→ Given problem: Return, exactly as written, every line from the first line of the data below through the line that contains "base_rib_pitch = 11.2; // [9:0.1:16]".

|---|

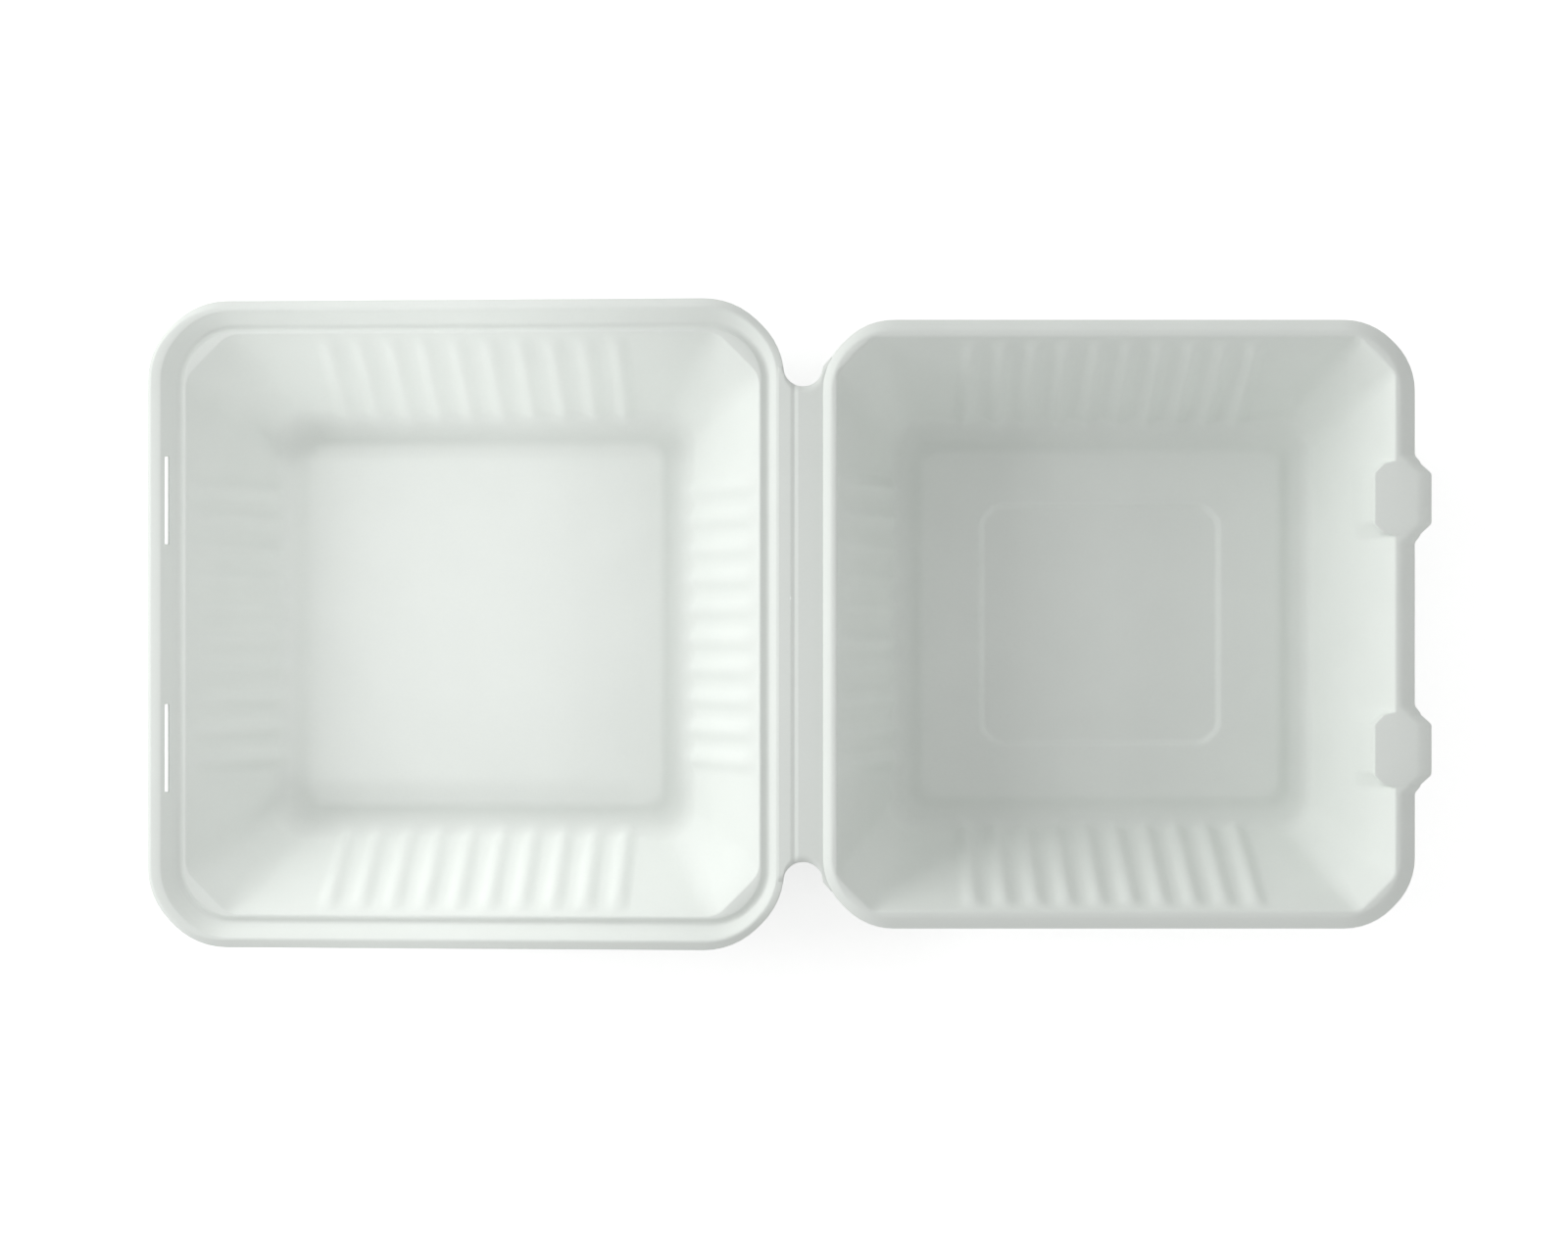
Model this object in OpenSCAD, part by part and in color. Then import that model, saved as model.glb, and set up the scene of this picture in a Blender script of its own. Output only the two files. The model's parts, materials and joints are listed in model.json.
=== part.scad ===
// Moulded pulp meal box, one piece with a hinged lid, lying open.
// Both trays are drawn in their own frame: X is the distance from the crease of the hinge,
// Y runs along the hinge and Z = 0 is the top of the hinge web. The lid is mirrored into place.

/* [Pulp] */
// Thickness of the moulded pulp
wall = 0.8; // [0.6:0.05:0.9]

/* [Base rim] */
// Length of the base's rim, away from the hinge
base_l = 210; // [190:1:230]
// Width of the base's rim, along the hinge
base_w = 216; // [200:1:230]
// Corner radius of the base's rim
base_corner = 25; // [22:0.5:30]
// Height of the rim's crest above the hinge web
bead_h = 3; // [2.4:0.1:3.6]
// Width of the slope outside the crest at the sides
bead_slope = 4; // [3:0.1:5]
// Width of that slope along the hinge
bead_hinge_slope = 2.8; // [2.4:0.1:4]
// Width of that slope at the front
bead_front_slope = 5.4; // [4:0.1:6]
// Width of the flat crest
bead_top = 2.2; // [1.6:0.1:3]

/* [Base pan] */
// Height of the hinge web above the table
base_h = 45; // [40:1:52]
// How far the front and hinge walls lean in from top to foot
base_lean_l = 21; // [16:0.5:26]
// How far the side walls lean in from top to foot
base_lean_w = 26; // [20:0.5:30]
// Size of each corner at the mouth
base_mouth_corner = 15; // [12:0.5:18]
// Radius that softens the two ends of each mouth corner's flat
base_mouth_blend = 6; // [3:0.5:10]
// Distance from one rib to the next
base_rib_pitch = 11.2; // [9:0.1:16]

/* [Square panel] */
// Width of the square pressed into the base's floor
panel_w = 90; // [60:1:100]
// Depth of the square
panel_depth = 1.5; // [0.6:0.1:1.5]
// Size of each corner of the square
panel_corner = 9; // [6:0.5:14]
// Radius that softens the two ends of each corner's flat
panel_blend = 4; // [2:0.5:6]
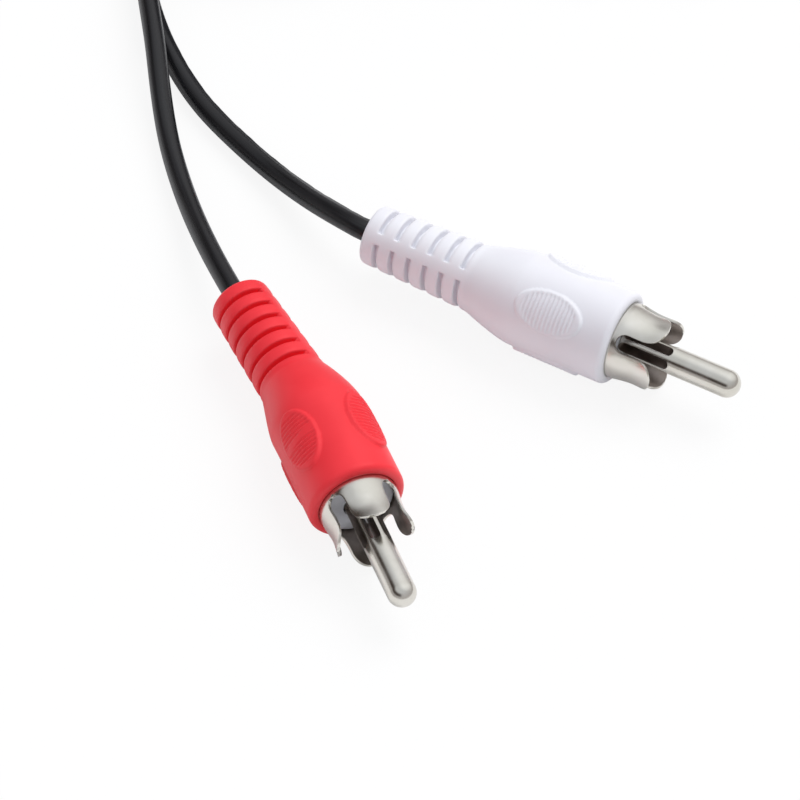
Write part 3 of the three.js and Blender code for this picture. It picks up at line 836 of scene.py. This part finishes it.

|---|

→ Correct result:
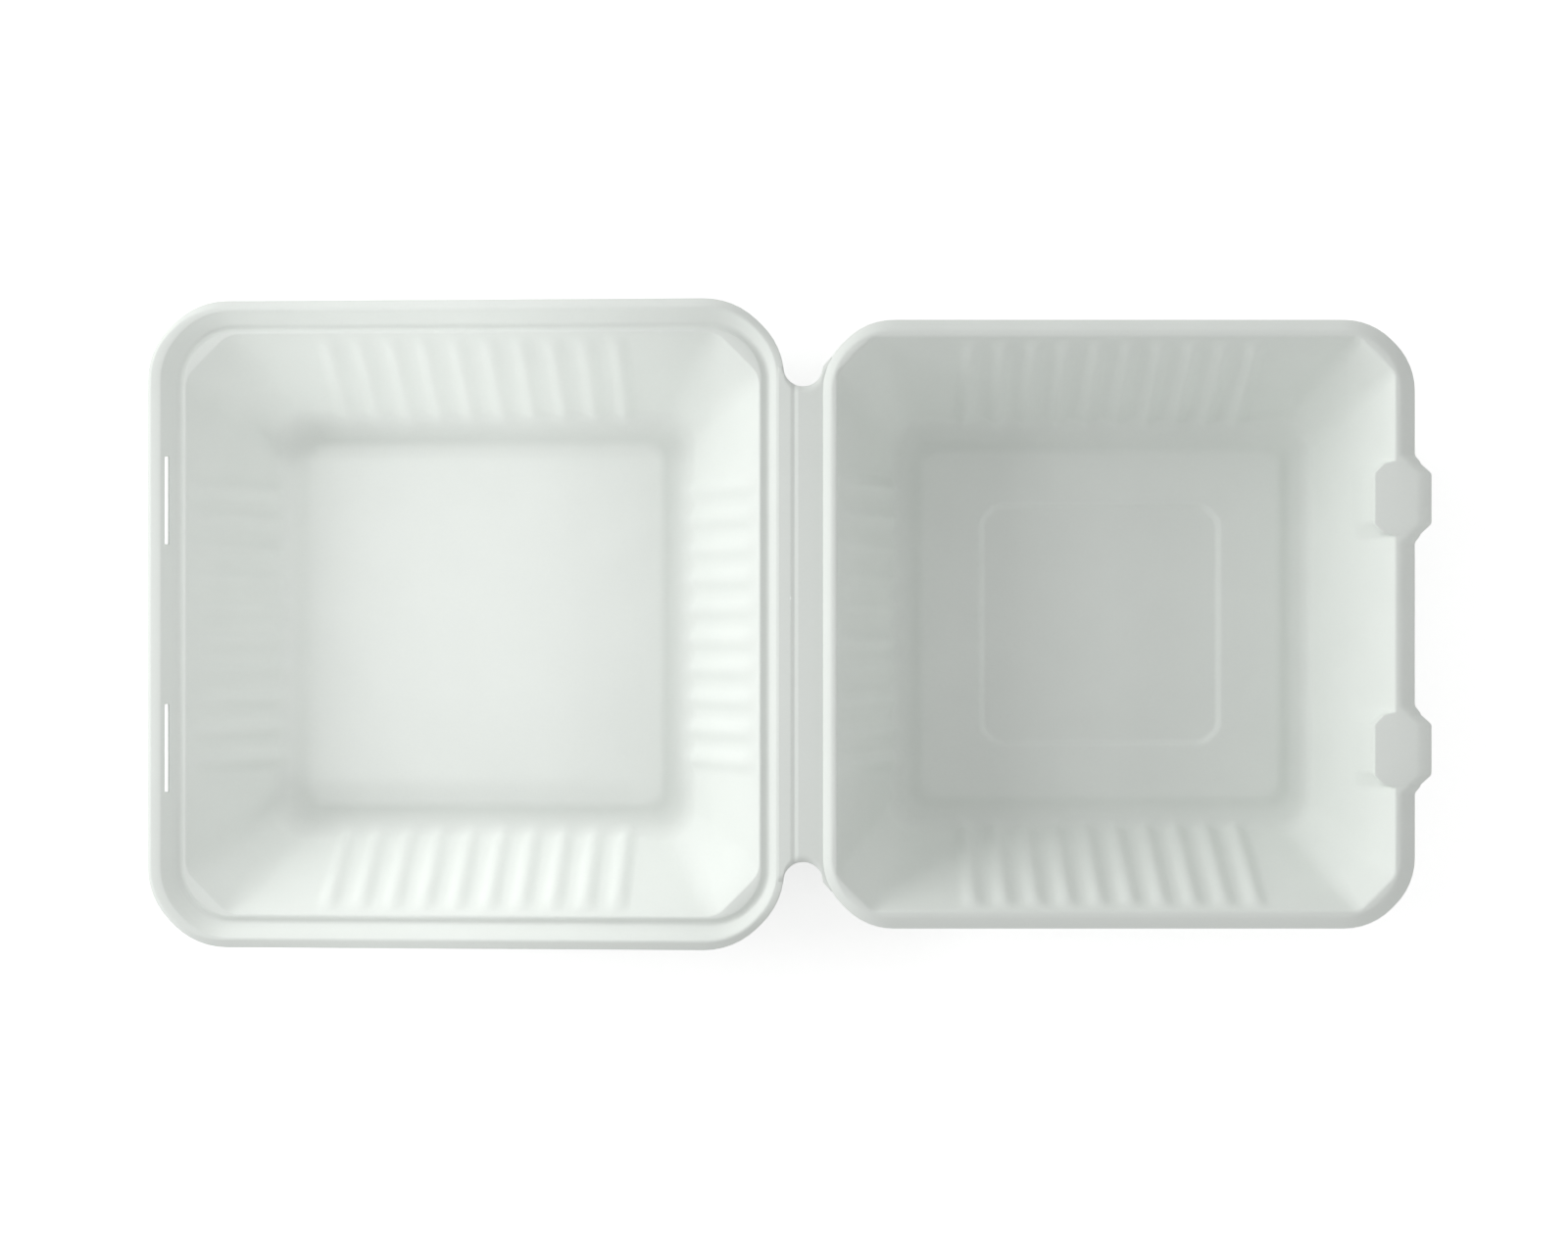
Model this object in OpenSCAD, part by part and in color. Then import that model, saved as model.glb, and set up the scene of this picture in a Blender script of its own. Output only the two files. The model's parts, materials and joints are listed in model.json.
=== part.scad ===
// Moulded pulp meal box, one piece with a hinged lid, lying open.
// Both trays are drawn in their own frame: X is the distance from the crease of the hinge,
// Y runs along the hinge and Z = 0 is the top of the hinge web. The lid is mirrored into place.

/* [Pulp] */
// Thickness of the moulded pulp
wall = 0.8; // [0.6:0.05:0.9]

/* [Base rim] */
// Length of the base's rim, away from the hinge
base_l = 210; // [190:1:230]
// Width of the base's rim, along the hinge
base_w = 216; // [200:1:230]
// Corner radius of the base's rim
base_corner = 25; // [22:0.5:30]
// Height of the rim's crest above the hinge web
bead_h = 3; // [2.4:0.1:3.6]
// Width of the slope outside the crest at the sides
bead_slope = 4; // [3:0.1:5]
// Width of that slope along the hinge
bead_hinge_slope = 2.8; // [2.4:0.1:4]
// Width of that slope at the front
bead_front_slope = 5.4; // [4:0.1:6]
// Width of the flat crest
bead_top = 2.2; // [1.6:0.1:3]

/* [Base pan] */
// Height of the hinge web above the table
base_h = 45; // [40:1:52]
// How far the front and hinge walls lean in from top to foot
base_lean_l = 21; // [16:0.5:26]
// How far the side walls lean in from top to foot
base_lean_w = 26; // [20:0.5:30]
// Size of each corner at the mouth
base_mouth_corner = 15; // [12:0.5:18]
// Radius that softens the two ends of each mouth corner's flat
base_mouth_blend = 6; // [3:0.5:10]
// Distance from one rib to the next
base_rib_pitch = 11.2; // [9:0.1:16]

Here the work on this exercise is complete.